Young Armenian pianist Nareh Arghamanyan will have been so excited at the prospect of performing with one of the world’s greatest orchestras, but in the event this proved something of a disappointment.

Her generally fleet, gleeful and well-weighted pianism in Rachmaninov’s Rhapsody on a Theme of Paganini (though it almost ground to a halt in the famous 18th variation) was too often overshadowed by the heavy orchestral collaboration encouraged by Michael Seal, standing in at a week’s notice for conductor Vassily Sinaisky, who had been three-line whipped into returning to his Bolshoi duties in Moscow.

Seal’s rearrangement of the players’ placements may have exacerbated this imbalance.

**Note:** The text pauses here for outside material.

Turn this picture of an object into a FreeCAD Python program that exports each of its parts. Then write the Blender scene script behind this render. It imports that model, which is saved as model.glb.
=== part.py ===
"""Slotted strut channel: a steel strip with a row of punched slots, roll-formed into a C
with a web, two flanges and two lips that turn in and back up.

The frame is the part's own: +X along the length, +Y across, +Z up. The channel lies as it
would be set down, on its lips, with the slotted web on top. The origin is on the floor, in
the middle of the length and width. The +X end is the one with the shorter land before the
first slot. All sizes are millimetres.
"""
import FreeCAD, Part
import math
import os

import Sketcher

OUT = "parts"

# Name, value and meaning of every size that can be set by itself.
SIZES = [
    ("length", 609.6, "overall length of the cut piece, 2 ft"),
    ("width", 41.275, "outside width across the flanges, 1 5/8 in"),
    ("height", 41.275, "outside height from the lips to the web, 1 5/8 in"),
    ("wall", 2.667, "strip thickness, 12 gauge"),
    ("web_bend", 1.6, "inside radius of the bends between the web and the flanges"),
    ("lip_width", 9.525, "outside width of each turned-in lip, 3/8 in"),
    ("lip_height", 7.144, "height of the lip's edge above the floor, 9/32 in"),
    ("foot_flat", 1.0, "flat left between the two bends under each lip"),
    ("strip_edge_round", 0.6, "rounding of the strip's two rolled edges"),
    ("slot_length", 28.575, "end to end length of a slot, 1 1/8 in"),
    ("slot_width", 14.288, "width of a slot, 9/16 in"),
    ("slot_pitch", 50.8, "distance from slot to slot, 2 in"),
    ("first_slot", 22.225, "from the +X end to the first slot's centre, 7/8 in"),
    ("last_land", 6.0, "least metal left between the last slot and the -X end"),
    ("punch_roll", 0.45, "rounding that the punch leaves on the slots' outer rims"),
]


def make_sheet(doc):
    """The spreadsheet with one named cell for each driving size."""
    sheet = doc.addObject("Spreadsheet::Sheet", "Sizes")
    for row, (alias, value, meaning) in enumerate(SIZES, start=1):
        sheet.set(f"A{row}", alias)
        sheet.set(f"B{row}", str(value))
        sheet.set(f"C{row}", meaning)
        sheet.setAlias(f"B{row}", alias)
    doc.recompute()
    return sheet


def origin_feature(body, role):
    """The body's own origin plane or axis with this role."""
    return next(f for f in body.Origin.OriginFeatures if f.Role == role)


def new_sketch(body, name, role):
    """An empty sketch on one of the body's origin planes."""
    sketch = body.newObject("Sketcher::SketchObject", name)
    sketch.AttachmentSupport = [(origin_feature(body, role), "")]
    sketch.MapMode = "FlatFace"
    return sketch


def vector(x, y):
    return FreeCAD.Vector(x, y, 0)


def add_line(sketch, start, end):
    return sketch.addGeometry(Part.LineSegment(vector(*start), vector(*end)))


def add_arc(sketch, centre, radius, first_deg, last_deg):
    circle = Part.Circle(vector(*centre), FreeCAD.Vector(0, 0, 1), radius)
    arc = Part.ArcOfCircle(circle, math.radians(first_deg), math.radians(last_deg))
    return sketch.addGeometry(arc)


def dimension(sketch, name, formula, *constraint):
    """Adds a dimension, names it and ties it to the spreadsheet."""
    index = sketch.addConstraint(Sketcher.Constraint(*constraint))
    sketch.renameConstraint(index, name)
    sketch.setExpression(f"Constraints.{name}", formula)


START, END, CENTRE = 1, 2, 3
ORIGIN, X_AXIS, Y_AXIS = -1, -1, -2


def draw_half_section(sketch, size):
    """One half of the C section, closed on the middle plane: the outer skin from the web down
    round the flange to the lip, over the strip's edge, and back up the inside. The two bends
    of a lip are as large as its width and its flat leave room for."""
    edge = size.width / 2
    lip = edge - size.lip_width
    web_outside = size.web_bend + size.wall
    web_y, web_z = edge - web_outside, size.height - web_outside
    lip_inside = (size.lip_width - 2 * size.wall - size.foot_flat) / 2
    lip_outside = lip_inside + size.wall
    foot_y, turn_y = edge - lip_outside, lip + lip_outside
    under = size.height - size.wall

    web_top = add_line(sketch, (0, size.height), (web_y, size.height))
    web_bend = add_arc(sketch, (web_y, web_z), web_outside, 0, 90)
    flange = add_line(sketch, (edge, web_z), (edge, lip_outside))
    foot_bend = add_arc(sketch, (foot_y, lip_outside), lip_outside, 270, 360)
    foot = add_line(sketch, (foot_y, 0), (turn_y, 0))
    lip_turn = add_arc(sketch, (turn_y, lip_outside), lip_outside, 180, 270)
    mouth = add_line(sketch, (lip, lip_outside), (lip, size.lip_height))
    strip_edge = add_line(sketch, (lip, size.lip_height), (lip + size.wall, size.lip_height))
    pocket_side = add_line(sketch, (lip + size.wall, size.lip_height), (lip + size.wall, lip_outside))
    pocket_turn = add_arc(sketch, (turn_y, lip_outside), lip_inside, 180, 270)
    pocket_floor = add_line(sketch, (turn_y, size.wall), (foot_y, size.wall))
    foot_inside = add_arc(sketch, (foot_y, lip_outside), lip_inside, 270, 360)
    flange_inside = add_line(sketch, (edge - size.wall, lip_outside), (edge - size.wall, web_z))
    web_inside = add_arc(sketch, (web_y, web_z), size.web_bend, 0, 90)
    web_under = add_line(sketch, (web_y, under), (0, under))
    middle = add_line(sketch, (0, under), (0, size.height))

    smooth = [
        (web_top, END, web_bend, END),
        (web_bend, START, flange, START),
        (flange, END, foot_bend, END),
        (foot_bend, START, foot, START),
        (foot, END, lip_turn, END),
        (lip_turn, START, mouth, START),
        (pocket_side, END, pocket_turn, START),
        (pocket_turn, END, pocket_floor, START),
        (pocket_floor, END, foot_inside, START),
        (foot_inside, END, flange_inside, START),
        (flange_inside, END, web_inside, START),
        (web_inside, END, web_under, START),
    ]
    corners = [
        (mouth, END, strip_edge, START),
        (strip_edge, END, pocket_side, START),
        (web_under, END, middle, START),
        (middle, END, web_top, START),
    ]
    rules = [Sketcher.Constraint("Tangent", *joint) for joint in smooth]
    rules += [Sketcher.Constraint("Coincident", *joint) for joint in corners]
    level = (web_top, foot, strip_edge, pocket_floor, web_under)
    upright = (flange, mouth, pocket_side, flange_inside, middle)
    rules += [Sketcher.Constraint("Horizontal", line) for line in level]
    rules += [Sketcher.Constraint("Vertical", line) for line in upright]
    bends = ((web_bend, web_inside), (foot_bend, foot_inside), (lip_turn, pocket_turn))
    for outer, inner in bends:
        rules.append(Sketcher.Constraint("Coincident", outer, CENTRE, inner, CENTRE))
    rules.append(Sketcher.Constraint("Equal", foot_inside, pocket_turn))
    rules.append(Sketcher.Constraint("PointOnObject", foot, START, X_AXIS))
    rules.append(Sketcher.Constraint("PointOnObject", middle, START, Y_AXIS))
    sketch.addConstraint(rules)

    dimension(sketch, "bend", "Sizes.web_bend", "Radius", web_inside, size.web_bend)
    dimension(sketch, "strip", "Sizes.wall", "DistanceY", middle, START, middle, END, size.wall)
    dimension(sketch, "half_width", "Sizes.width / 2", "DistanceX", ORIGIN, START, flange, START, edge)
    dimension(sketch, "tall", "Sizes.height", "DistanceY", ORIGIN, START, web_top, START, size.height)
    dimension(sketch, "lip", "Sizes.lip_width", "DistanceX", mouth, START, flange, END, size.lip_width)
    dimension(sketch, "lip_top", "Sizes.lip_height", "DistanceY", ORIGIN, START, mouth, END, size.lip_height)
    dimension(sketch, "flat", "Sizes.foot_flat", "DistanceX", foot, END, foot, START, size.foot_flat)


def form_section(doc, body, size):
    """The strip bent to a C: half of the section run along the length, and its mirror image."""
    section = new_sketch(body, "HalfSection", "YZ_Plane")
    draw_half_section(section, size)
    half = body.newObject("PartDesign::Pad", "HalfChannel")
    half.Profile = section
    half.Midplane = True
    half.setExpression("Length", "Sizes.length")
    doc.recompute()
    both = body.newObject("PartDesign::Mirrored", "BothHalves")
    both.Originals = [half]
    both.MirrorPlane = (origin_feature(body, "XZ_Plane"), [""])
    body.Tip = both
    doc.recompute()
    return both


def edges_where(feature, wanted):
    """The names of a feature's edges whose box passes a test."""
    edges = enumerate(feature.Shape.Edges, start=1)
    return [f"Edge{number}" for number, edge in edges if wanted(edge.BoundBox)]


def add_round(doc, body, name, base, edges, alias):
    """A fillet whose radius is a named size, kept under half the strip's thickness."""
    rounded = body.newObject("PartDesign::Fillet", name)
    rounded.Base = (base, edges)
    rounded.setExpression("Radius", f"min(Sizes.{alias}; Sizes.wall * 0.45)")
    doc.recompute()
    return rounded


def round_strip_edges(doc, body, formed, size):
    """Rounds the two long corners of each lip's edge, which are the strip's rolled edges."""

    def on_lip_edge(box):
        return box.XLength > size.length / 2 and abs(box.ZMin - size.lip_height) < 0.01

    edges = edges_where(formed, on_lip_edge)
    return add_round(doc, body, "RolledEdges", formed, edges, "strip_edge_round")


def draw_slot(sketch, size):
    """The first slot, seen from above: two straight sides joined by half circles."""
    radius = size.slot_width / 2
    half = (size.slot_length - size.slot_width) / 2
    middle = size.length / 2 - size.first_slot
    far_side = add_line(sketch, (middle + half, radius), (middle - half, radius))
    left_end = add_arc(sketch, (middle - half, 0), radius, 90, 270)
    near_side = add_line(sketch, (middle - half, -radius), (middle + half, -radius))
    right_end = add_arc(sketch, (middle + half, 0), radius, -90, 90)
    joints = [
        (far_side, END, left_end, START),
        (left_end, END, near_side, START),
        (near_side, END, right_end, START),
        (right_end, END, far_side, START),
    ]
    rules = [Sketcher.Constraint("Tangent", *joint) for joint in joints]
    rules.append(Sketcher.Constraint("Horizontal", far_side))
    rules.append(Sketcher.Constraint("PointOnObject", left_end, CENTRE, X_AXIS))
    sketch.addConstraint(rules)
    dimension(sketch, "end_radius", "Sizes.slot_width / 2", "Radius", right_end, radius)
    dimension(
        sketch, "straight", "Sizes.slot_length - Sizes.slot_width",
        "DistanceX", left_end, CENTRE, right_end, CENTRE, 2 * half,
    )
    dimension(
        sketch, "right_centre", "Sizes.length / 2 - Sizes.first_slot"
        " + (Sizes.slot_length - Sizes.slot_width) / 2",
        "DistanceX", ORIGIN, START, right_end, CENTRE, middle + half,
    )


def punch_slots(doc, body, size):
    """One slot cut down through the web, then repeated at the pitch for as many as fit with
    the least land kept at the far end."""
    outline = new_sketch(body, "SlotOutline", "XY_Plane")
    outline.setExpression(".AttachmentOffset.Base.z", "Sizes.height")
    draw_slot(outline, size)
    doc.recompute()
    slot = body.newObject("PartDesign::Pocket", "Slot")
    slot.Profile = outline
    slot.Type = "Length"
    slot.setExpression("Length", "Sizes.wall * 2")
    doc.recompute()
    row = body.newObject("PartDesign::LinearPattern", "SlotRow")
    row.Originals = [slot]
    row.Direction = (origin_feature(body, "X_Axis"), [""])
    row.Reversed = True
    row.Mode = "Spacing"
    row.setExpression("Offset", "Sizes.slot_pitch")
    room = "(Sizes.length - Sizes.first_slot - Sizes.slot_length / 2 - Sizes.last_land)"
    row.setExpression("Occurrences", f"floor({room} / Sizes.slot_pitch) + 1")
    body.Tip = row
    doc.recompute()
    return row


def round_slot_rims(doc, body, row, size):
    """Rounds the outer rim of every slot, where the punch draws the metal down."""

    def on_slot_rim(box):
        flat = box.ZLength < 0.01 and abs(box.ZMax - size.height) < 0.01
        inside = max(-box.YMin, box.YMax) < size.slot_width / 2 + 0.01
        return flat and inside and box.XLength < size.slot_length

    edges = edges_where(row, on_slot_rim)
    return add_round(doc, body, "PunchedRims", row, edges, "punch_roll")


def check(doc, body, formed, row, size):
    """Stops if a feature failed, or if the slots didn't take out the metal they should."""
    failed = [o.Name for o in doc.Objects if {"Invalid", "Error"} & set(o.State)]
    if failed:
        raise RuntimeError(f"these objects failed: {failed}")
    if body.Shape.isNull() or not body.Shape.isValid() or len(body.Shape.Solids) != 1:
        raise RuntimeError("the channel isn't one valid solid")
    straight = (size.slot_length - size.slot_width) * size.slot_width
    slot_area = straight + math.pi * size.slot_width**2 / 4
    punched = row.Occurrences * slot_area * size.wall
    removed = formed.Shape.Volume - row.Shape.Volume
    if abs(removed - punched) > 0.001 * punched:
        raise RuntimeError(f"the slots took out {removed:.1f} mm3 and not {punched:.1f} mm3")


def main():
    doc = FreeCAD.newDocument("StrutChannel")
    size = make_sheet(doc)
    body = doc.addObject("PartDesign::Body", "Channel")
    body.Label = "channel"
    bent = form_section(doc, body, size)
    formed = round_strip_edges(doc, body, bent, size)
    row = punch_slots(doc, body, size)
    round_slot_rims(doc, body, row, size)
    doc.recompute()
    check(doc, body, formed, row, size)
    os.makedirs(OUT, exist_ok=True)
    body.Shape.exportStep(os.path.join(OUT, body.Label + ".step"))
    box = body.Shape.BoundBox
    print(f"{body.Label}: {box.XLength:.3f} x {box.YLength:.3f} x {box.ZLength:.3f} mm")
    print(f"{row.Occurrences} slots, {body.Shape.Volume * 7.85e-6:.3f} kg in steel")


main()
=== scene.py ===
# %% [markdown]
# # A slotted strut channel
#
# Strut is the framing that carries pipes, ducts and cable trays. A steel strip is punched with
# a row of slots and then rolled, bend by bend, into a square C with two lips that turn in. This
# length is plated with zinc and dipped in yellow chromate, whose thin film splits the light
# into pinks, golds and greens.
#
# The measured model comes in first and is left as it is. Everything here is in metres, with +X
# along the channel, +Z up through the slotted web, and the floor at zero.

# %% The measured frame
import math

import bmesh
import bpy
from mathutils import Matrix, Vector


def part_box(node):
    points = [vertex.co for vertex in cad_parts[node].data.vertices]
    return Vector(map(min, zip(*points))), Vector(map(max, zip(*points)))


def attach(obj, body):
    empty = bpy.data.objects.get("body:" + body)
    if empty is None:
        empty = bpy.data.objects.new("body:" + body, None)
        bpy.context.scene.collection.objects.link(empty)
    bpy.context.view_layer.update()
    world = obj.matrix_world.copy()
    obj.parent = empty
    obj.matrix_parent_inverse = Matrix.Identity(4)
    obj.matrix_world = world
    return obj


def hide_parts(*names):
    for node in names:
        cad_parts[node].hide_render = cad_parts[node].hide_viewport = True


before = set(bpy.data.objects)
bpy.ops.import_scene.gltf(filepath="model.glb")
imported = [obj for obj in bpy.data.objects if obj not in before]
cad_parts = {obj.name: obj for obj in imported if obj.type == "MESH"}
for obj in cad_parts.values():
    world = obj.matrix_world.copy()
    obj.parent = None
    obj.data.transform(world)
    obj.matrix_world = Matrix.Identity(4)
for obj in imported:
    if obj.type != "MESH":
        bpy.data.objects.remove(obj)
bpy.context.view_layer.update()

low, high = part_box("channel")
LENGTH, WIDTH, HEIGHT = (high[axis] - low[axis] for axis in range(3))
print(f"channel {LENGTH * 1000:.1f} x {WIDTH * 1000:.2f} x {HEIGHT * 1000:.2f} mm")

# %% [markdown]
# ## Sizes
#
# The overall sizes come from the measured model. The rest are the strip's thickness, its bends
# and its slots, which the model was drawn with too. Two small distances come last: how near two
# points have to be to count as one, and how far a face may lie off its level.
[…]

Hyperactive body-language from the soloist was little help in communication, and her garishly-nuanced, glutinous baroque encore is best forgotten.

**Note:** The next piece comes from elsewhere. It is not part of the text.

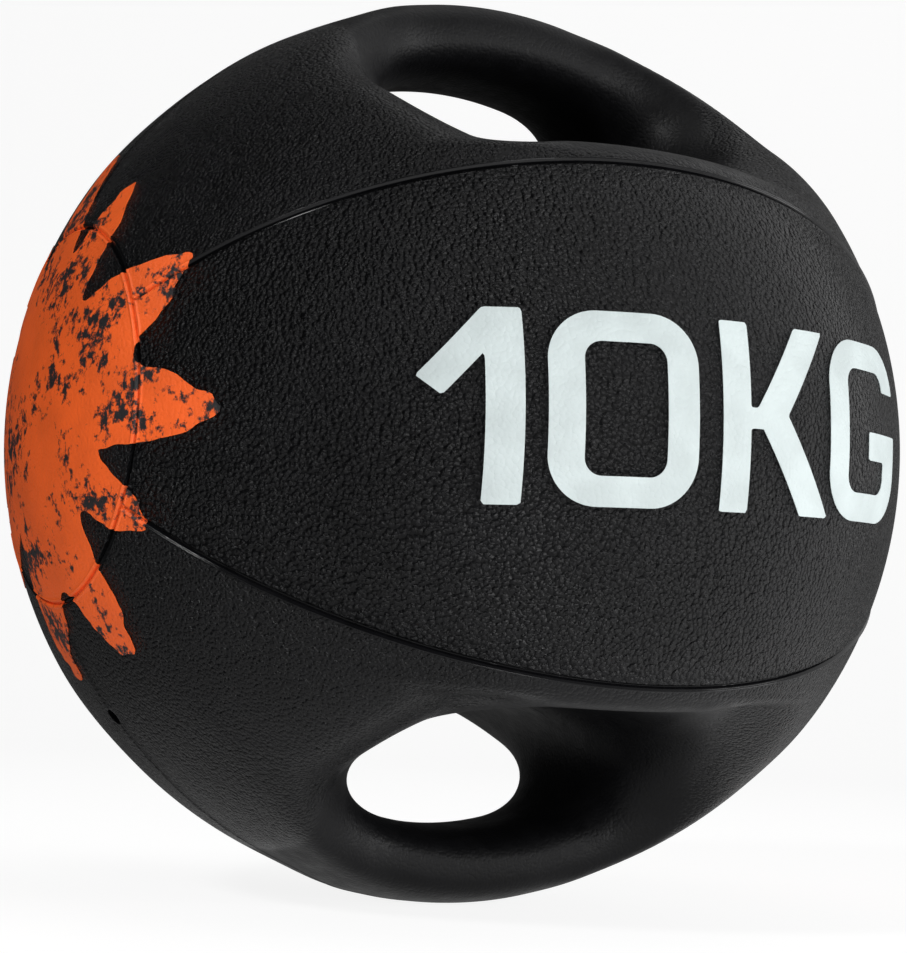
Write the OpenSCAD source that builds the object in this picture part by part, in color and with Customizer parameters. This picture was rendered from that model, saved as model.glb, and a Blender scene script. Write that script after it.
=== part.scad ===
// Double-grip rubber medicine ball, in millimetres.
// Origin at the ball's centre. X runs from pole to pole, the weight mark faces -Y,
// and the grips are at +Z and -Z.

/* [Ball] */
// Outside diameter of the ball
ball_d = 285; // [270:1:300]
// Thickness of the moulded rubber cover
cover_t = 5; // [4:0.5:6]
// Distance from the outside of the ball to its air space
wall_t = 36.5; // [32:0.5:42]
// Distance from a grip opening to the air space
opening_wall_t = 24.5; // [20:0.5:26]
// Wall thickness of the butyl bladder
bladder_t = 1.5; // [1:0.25:3]

/* [Grips] */
// Height of a grip opening's floor above the ball's centre
floor_z = 78; // [74:1:82]
// Length of a grip opening
opening_l = 138; // [120:1:144]
// Radius of the corners between an opening's floor and its ends
opening_corner_r = 16; // [8:1:20]
// Thickness of a grip bar, measured outwards from the ball's centre
bar_t = 24; // [20:0.5:28]
// Width of a grip bar, front to back
bar_w = 58; // [48:1:60]
// How far the middle of a grip bar stands out of the ball
bar_proud = 1; // [0:0.25:2]

/* [Seams] */
// Angle from the middle of the front panel to its upper or lower seam
seam_angle = 30.85; // [28:0.05:31]
// Angle from the pole to the seam round an end cap
cap_angle = 23.1; // [18:0.1:26]
// Width of a seam groove at the surface
groove_w = 2.4; // [1:0.1:4]

/* [Valve] */
// Angle from the left pole to the valve, along the lower parting line
valve_angle = 38.5; // [37:0.5:40]
// Diameter of the hole in the cover over the valve
valve_mouth_d = 5.4; // [4:0.1:7]
// Diameter of the needle bore in the self-sealing insert
needle_bore_d = 2.4; // [2:0.1:3]

/* [Prints] */
// Thickness of the printed ink
ink_t = 0.3; // [0.2:0.05:0.5]
// Height of the weight mark
mark_h = 53; // [40:1:60]
// Width of the weight mark's upright strokes
mark_stroke = 9.8; // [6:0.1:12]
// Thickness of the weight mark's level strokes
mark_level = 8.3; // [6:0.1:12]
// Distance from an end cap's centre to the tips of its print's rays
burst_r = 82; // [60:1:84]

/* [Hidden] */
$fn = 180;
ball_r = ball_d / 2;
reach = 2 * ball_d;          // longer than anything it has to cut
bond_gap = 0.1;              // cement line between one layer or panel and the next
opening_half = opening_l / 2;
bar_drop = 7.5;              // how far the bar's arc is centred off the ball's centre
bar_outer_r = ball_r + bar_proud - bar_drop;
bar_mid_r = bar_outer_r - bar_t / 2;
bar_crown_r = 60;            // radius of the bar's broad faces, across its width
bar_half_angle = 40;         // far enough for the bar's ends to be buried in the ball
groove_r = groove_w / 2;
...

But in the second half of the evening things decidedly improved, Seal wisely presiding over an account of Elgar’s magnificent Second Symphony which allowed this expertly-scored music to speak for itself.

There were passages which genuinely moved, such as the sad stillness at the heart of the opening movement, and the Tristan-esque ending of the entire work.

And how good it was to hear the Symphony Hall acoustic restored to its enviable glory, after the grotesque blockings-off necessitated by the previous evening’s semi-staging of Duke Bluebeard’s Castle.